►

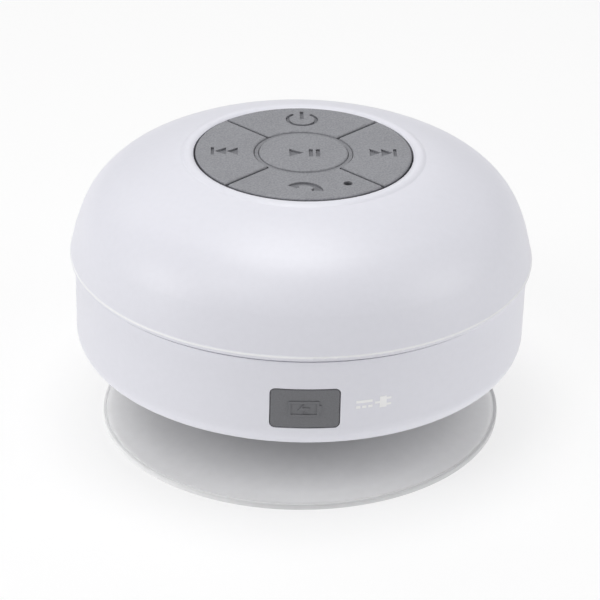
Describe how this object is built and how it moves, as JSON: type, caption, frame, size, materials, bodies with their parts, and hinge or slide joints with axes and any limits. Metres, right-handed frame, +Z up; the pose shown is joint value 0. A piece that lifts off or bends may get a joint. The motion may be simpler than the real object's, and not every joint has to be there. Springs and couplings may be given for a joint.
{
  "type": "shower speaker",
  "caption": "Round wireless shower speaker: domed case with a rubber keypad on top, a covered charging port in its band, a downward-firing driver and a suction cup base.",
  "frame": {"origin": "centre of the suction cup rim plane, where the speaker stands", "axes": "+Z up through the keypad, -Y towards the charging port cover, +X to the right when facing the cover"},
  "size_m": [0.086, 0.086, 0.0536],
  "materials": {
    "shell_white": "soft-touch matt white",
    "seal_grey": "dark grey rubber",
    "key_grey": "matt mid-grey silicone",
    "cover_grey": "matt dark grey silicone",
    "cup_clear": "frosted translucent soft PVC",
    "print_white": "pale printed ink",
    "white_nylon": "natural nylon",
    "black_plastic": "black moulded plastic",
    "board_green": "green solder mask",
    "chip_black": "black epoxy",
    "steel": "zinc plated steel",
    "can_metal": "drawn aluminium can",
    "ferrite": "sintered ferrite",
    "copper": "enamelled copper wire",
    "cone_paper": "pressed paper",
    "surround_foam": "soft rubber",
    "spider_cloth": "resin-dipped cloth",
    "mesh_cloth": "fine water-shedding mesh",
    "foam_black": "closed-cell foam",
    "cell_foil": "laminated foil",
    "tape_white": "double-sided tape",
    "wire_red": "red wire sleeve",
    "wire_black": "black wire sleeve",
    "light_lens": "clear light package"
  },
  "bodies": {
    "cup_body": {"suction_cup": "cup_clear"},
    "stud_body": {"cup_stud": "white_nylon", "stud_ring": "seal_grey"},
    "housing": {"amplifier_chip": "chip_black", "battery_board": "board_green", "battery_cell": "cell_foil", "battery_leads": "wire_red", "battery_tape": "tape_white", "battery_tray": "white_nylon", "board_capacitors": "can_metal", "board_resistors": "chip_black", "board_screws": "steel", "bottom_shell": "shell_white", "case_screws": "steel", "charge_board": "board_green", "charge_chip": "chip_black", "charge_leads": "wire_red", "crystal": "can_metal", "driver_basket": "steel", "driver_gasket": "foam_black", "driver_magnet": "ferrite", "driver_plate": "steel", "driver_screws": "steel", "driver_yoke": "steel", "inductor": "ferrite", "key_board": "board_green", "key_switches": "black_plastic", "keypad_frame": "white_nylon", "keypad_web": "key_grey", "lead_connectors": "white_nylon", "microphone": "can_metal", "microphone_boot": "seal_grey", "radio_chip": "chip_black", "shell_seal": "seal_grey", "socket_shell": "steel", "socket_tongue": "black_plastic", "speaker_leads": "wire_black", "speaker_mesh": "mesh_cloth", "spider": "spider_cloth", "status_light": "light_lens", "surround": "surround_foam", "terminal_strip": "board_green", "top_shell": "shell_white", "tray_screws": "steel"},
    "key_play_body": {"key_play": "key_grey", "plunger_play": "white_nylon"},
    "key_power_body": {"key_power": "key_grey", "plunger_power": "white_nylon"},
    "key_previous_body": {"key_previous": "key_grey", "plunger_previous": "white_nylon"},
    "key_next_body": {"key_next": "key_grey", "plunger_next": "white_nylon"},
    "key_call_body": {"key_call": "key_grey", "plunger_call": "white_nylon"},
    "cone_body": {"cone": "cone_paper", "dust_cap": "cone_paper", "coil_former": "can_metal", "voice_coil": "copper"},
    "cover_body": {"port_cover": "cover_grey", "cover_strap": "cover_grey"}
  },
  "joints": [
    {"name": "press_play", "type": "slide", "parent": "housing", "child": "key_play_body", "axis": [0, 0, -1], "range_m": [0, 0.0003], "stiffness_N_per_m": 3000},
    {"name": "press_power", "type": "slide", "parent": "housing", "child": "key_power_body", "axis": [0, 0, -1], "range_m": [0, 0.0003], "stiffness_N_per_m": 3000},
    {"name": "press_previous", "type": "slide", "parent": "housing", "child": "key_previous_body", "axis": [0, 0, -1], "range_m": [0, 0.0003], "stiffness_N_per_m": 3000},
    {"name": "press_next", "type": "slide", "parent": "housing", "child": "key_next_body", "axis": [0, 0, -1], "range_m": [0, 0.0003], "stiffness_N_per_m": 3000},
    {"name": "press_call", "type": "slide", "parent": "housing", "child": "key_call_body", "axis": [0, 0, -1], "range_m": [0, 0.0003], "stiffness_N_per_m": 3000},
    {"name": "cone_travel", "type": "slide", "parent": "housing", "child": "cone_body", "axis": [0, 0, 1], "range_m": [-0.0008, 0.0008], "stiffness_N_per_m": 1200, "deforming": ["spider", "surround"]},
    {"name": "cover_hinge", "type": "hinge", "parent": "housing", "child": "cover_body", "pos_m": [-0.0061, -0.0415, 0.02341], "axis": [0, 0, -1], "range_deg": [0, 110], "deforming": ["cover_strap"]},
    {"name": "cup_turn", "type": "hinge", "parent": "cup_body", "child": "stud_body", "pos_m": [0, 0, 0.0095], "axis": [0, 0, 1], "continuous": true},
    {"name": "stud_pull", "type": "slide", "parent": "stud_body", "child": "housing", "axis": [0, 0, 1], "range_m": [0, 0.012]}
  ]
}
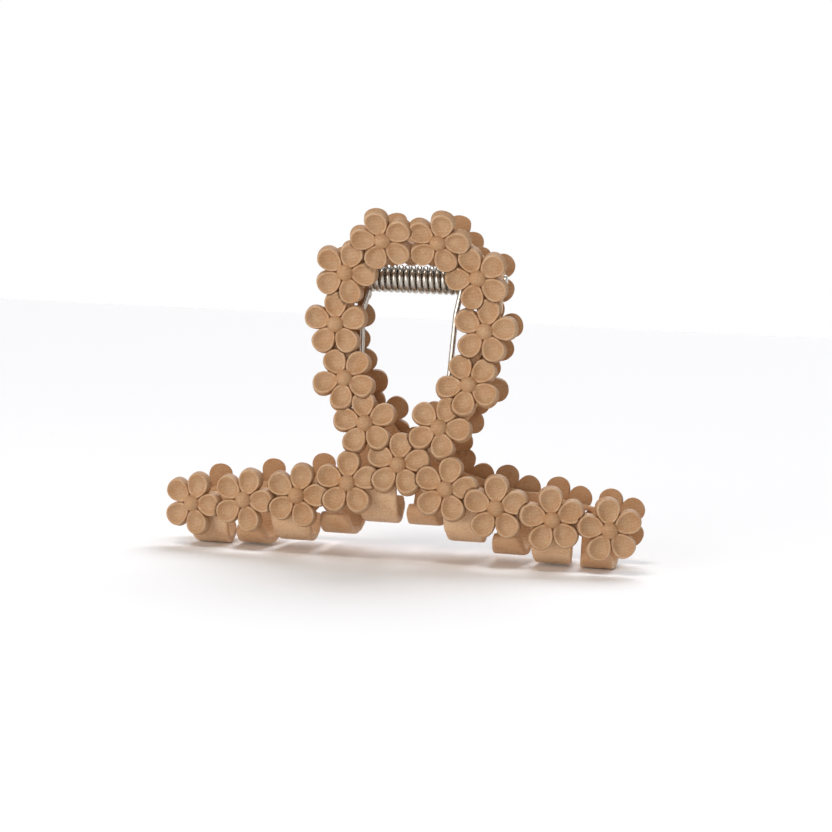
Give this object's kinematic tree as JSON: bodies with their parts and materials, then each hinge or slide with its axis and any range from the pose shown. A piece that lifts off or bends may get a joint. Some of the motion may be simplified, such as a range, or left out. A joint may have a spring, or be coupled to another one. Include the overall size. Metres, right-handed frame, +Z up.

◄

*AIM*
All of the entries must be quoted exactly; please include each one.

*CORRECT RESULT*
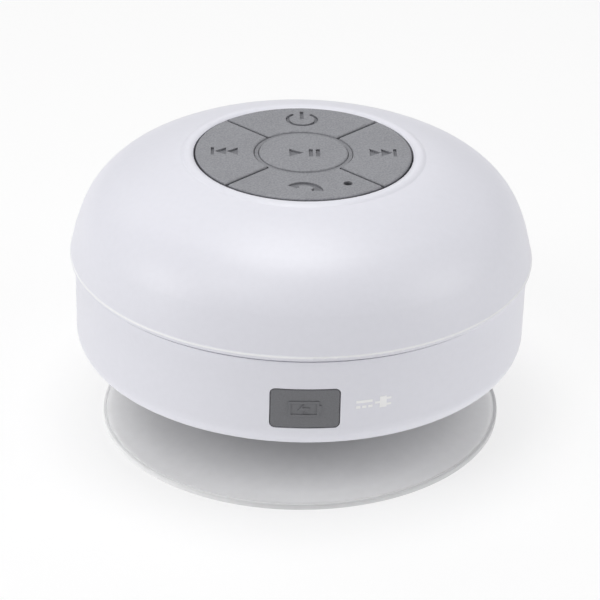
Describe how this object is built and how it moves, as JSON: type, caption, frame, size, materials, bodies with their parts, and hinge or slide joints with axes and any limits. Metres, right-handed frame, +Z up; the pose shown is joint value 0. A piece that lifts off or bends may get a joint. The motion may be simpler than the real object's, and not every joint has to be there. Springs and couplings may be given for a joint.
{
  "type": "shower speaker",
  "caption": "Round wireless shower speaker: domed case with a rubber keypad on top, a covered charging port in its band, a downward-firing driver and a suction cup base.",
  "frame": {"origin": "centre of the suction cup rim plane, where the speaker stands", "axes": "+Z up through the keypad, -Y towards the charging port cover, +X to the right when facing the cover"},
  "size_m": [0.086, 0.086, 0.0536],
  "materials": {
    "shell_white": "soft-touch matt white",
    "seal_grey": "dark grey rubber",
    "key_grey": "matt mid-grey silicone",
    "cover_grey": "matt dark grey silicone",
    "cup_clear": "frosted translucent soft PVC",
    "print_white": "pale printed ink",
    "white_nylon": "natural nylon",
    "black_plastic": "black moulded plastic",
    "board_green": "green solder mask",
    "chip_black": "black epoxy",
    "steel": "zinc plated steel",
    "can_metal": "drawn aluminium can",
    "ferrite": "sintered ferrite",
    "copper": "enamelled copper wire",
    "cone_paper": "pressed paper",
    "surround_foam": "soft rubber",
    "spider_cloth": "resin-dipped cloth",
    "mesh_cloth": "fine water-shedding mesh",
    "foam_black": "closed-cell foam",
    "cell_foil": "laminated foil",
    "tape_white": "double-sided tape",
    "wire_red": "red wire sleeve",
    "wire_black": "black wire sleeve",
    "light_lens": "clear light package"
  },
  "bodies": {
    "cup_body": {"suction_cup": "cup_clear"},
    "stud_body": {"cup_stud": "white_nylon", "stud_ring": "seal_grey"},
    "housing": {"amplifier_chip": "chip_black", "battery_board": "board_green", "battery_cell": "cell_foil", "battery_leads": "wire_red", "battery_tape": "tape_white", "battery_tray": "white_nylon", "board_capacitors": "can_metal", "board_resistors": "chip_black", "board_screws": "steel", "bottom_shell": "shell_white", "case_screws": "steel", "charge_board": "board_green", "charge_chip": "chip_black", "charge_leads": "wire_red", "crystal": "can_metal", "driver_basket": "steel", "driver_gasket": "foam_black", "driver_magnet": "ferrite", "driver_plate": "steel", "driver_screws": "steel", "driver_yoke": "steel", "inductor": "ferrite", "key_board": "board_green", "key_switches": "black_plastic", "keypad_frame": "white_nylon", "keypad_web": "key_grey", "lead_connectors": "white_nylon", "microphone": "can_metal", "microphone_boot": "seal_grey", "radio_chip": "chip_black", "shell_seal": "seal_grey", "socket_shell": "steel", "socket_tongue": "black_plastic", "speaker_leads": "wire_black", "speaker_mesh": "mesh_cloth", "spider": "spider_cloth", "status_light": "light_lens", "surround": "surround_foam", "terminal_strip": "board_green", "top_shell": "shell_white", "tray_screws": "steel"},
    "key_play_body": {"key_play": "key_grey", "plunger_play": "white_nylon"},
    "key_power_body": {"key_power": "key_grey", "plunger_power": "white_nylon"},
    "key_previous_body": {"key_previous": "key_grey", "plunger_previous": "white_nylon"},
    "key_next_body": {"key_next": "key_grey", "plunger_next": "white_nylon"},
    "key_call_body": {"key_call": "key_grey", "plunger_call": "white_nylon"},
    "cone_body": {"cone": "cone_paper", "dust_cap": "cone_paper", "coil_former": "can_metal", "voice_coil": "copper"},
    "cover_body": {"port_cover": "cover_grey", "cover_strap": "cover_grey"}
  },
  "joints": [
    {"name": "press_play", "type": "slide", "parent": "housing", "child": "key_play_body", "axis": [0, 0, -1], "range_m": [0, 0.0003], "stiffness_N_per_m": 3000},
    {"name": "press_power", "type": "slide", "parent": "housing", "child": "key_power_body", "axis": [0, 0, -1], "range_m": [0, 0.0003], "stiffness_N_per_m": 3000},
    {"name": "press_previous", "type": "slide", "parent": "housing", "child": "key_previous_body", "axis": [0, 0, -1], "range_m": [0, 0.0003], "stiffness_N_per_m": 3000},
    {"name": "press_next", "type": "slide", "parent": "housing", "child": "key_next_body", "axis": [0, 0, -1], "range_m": [0, 0.0003], "stiffness_N_per_m": 3000},
    {"name": "press_call", "type": "slide", "parent": "housing", "child": "key_call_body", "axis": [0, 0, -1], "range_m": [0, 0.0003], "stiffness_N_per_m": 3000},
    {"name": "cone_travel", "type": "slide", "parent": "housing", "child": "cone_body", "axis": [0, 0, 1], "range_m": [-0.0008, 0.0008], "stiffness_N_per_m": 1200, "deforming": ["spider", "surround"]},
    {"name": "cover_hinge", "type": "hinge", "parent": "housing", "child": "cover_body", "pos_m": [-0.0061, -0.0415, 0.02341], "axis": [0, 0, -1], "range_deg": [0, 110], "deforming": ["cover_strap"]},
    {"name": "cup_turn", "type": "hinge", "parent": "cup_body", "child": "stud_body", "pos_m": [0, 0, 0.0095], "axis": [0, 0, 1], "continuous": true},
    {"name": "stud_pull", "type": "slide", "parent": "stud_body", "child": "housing", "axis": [0, 0, 1], "range_m": [0, 0.012]}
  ]
}
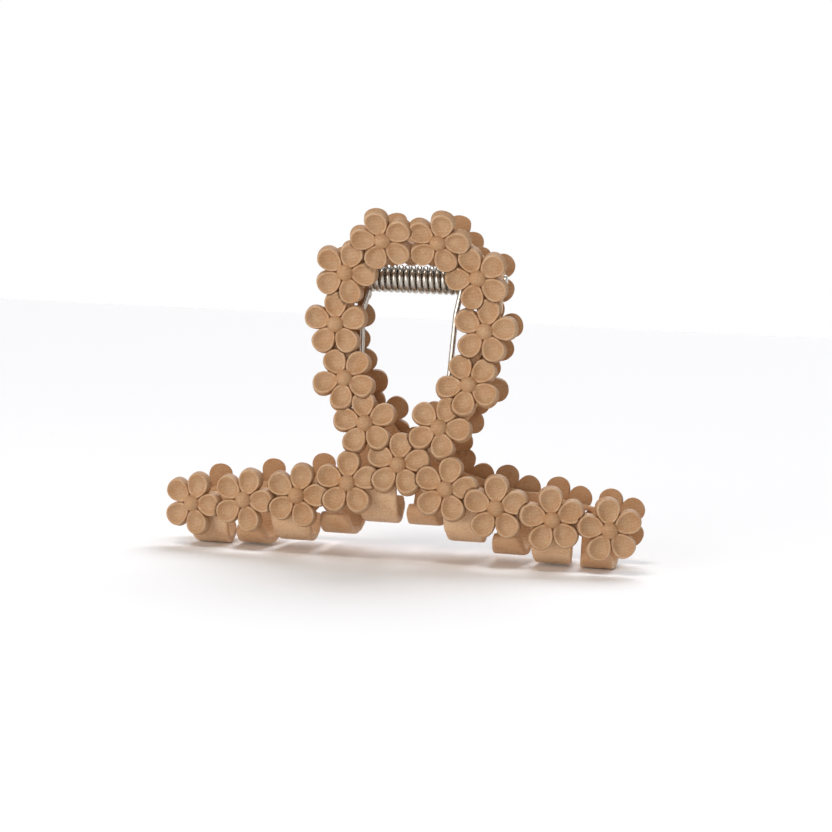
Give this object's kinematic tree as JSON: bodies with their parts and materials, then each hinge or slide with its axis and any range from the pose shown. A piece that lifts off or bends may get a joint. Some of the motion may be simplified, such as a range, or left out. A joint may have a spring, or be coupled to another one. Include the overall size. Metres, right-handed frame, +Z up.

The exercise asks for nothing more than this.